AT&T Inc. is an American multinational telecommunications holding company headquartered at Whitacre Tower in Downtown Dallas, Texas. It is the world's largest telecommunications company by revenue and the third largest provider of mobile telephone services in the U.S. As of 2022, AT&T was ranked 13th on the Fortune 500 rankings of the largest United States corporations, with revenues of $168.8 billion! 😮
One of the main pain point that AT&T users are facing is constant exposure to SPAM messages.
AT&T has been able to manually flag spam messages for a time, but they are looking for an automated way of detecting spams to protect their users.
Your goal is to build a spam detector, that can automatically flag spams as they come based solely on the sms' content.

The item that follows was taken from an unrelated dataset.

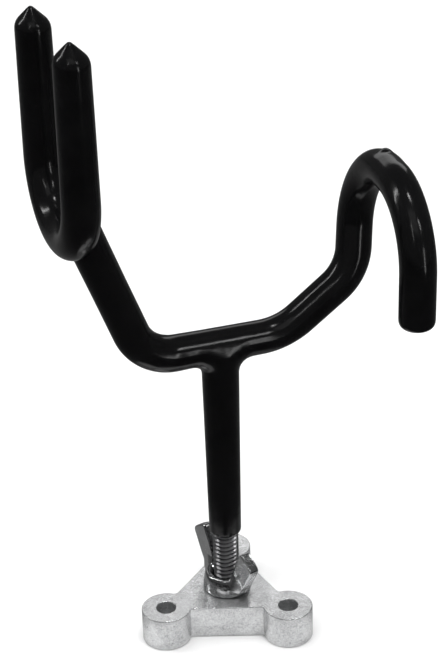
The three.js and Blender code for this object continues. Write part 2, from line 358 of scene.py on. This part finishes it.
def cell_mesh(name, field, lo, hi, step, place):
    """The zero surface of field over a box, one vertex for each grid cell that it crosses.

    field takes points in a local frame, and place turns those into the part's frame."""
    axes = [np.arange(a, b + step, step) for a, b in zip(lo, hi)]
    grid = np.stack(np.meshgrid(*axes, indexing="ij"), axis=-1)
    d = field(grid.reshape(-1, 3)).reshape(grid.shape[:3])
    shape = tuple(n - 1 for n in d.shape)
    total, count = np.zeros((*shape, 3)), np.zeros(shape)
    crossings = []
    for axis in range(3):
        low = [slice(None)] * 3
        high = [slice(None)] * 3
        low[axis], high[axis] = slice(0, -1), slice(1, None)
        a, b = d[tuple(low)], d[tuple(high)]
        edge = np.argwhere((a < 0) != (b < 0))
        va, vb = a[tuple(edge.T)], b[tuple(edge.T)]
        point = grid[tuple(edge.T)].copy()
        point[:, axis] += step * va / (va - vb)
        crossings.append((axis, edge, va < 0))
        u, w = [k for k in range(3) if k != axis]
        for du in (0, -1):
            for dw in (0, -1):
                cell = cells_round(edge, u, w, du, dw)
                ok = np.all((cell >= 0) & (cell < shape), axis=1)
                np.add.at(total, tuple(cell[ok].T), point[ok])
                np.add.at(count, tuple(cell[ok].T), 1)
    number = np.full(shape, -1)
    used = np.argwhere(count > 0)
    number[tuple(used.T)] = np.arange(len(used))
    verts = total[tuple(used.T)] / count[tuple(used.T)][:, None]
    faces = []
    for axis, edge, starts_inside in crossings:
        u, w = (axis + 1) % 3, (axis + 2) % 3
        quads = np.stack([
            number[tuple(cells_round(edge, u, w, du, dw).T)]
            for du, dw in ((0, 0), (-1, 0), (-1, -1), (0, -1))
        ], axis=1)
        quads[~starts_inside] = quads[~starts_inside][:, ::-1]
        faces += [tuple(int(i) for i in quad) for quad in quads]
    return add_object(name, mesh_from(name, place(verts) * MM, faces))


def band_faces(first, second, sides):
    """Faces between two rings of vertices, given the number of each ring's first vertex."""
    faces = []
    for j in range(sides):
        after = (j + 1) % sides
        faces.append((first + j, first + after, second + after, second + j))
    return faces


def ring_faces(rings, sides):
    """Faces between every ring of vertices and the next one."""
    bands = (band_faces(k * sides, (k + 1) * sides, sides) for k in range(rings - 1))
    return [face for band in bands for face in band]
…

To start off, AT&T would like you to use the folowing dataset:
Dowload the Dataset
To help you achieve this project, here are a few tips that should help you:
A good deep learing model does not necessarily have to be super complicated!
You do not have access to a whole lot of data, perhaps channeling the power of a more sophisticated model trained on billions of observations might help!
To complete this project, your team should:
- Write a notebook that runs preprocessing and trains one or more deep learning models in order to predict the spam or ham nature of the sms
- State the achieved performance clearly
Python 3.12.1
For a project like ATT, it might look something like this:
[ ] find a good LLM model to handle spam
[ ] train it to improve it with the data
[ ] Try and compare with best in class model @ Hugging face
-
What tools do you have to use? Lightning IA and Colab to train the model ,and the fine tuning.
-
What processes do you need to put into place?
- Select pretrained model
- Fine tune our models
- evaluate it
-
What questions do you need to answer? Spam or ham ? that is the question.
-
What problems do you need to solve? toileting the data Fine tune
-
What specific files do you need hand in for the certification? Notebook and a result brief about the evaluation of the models.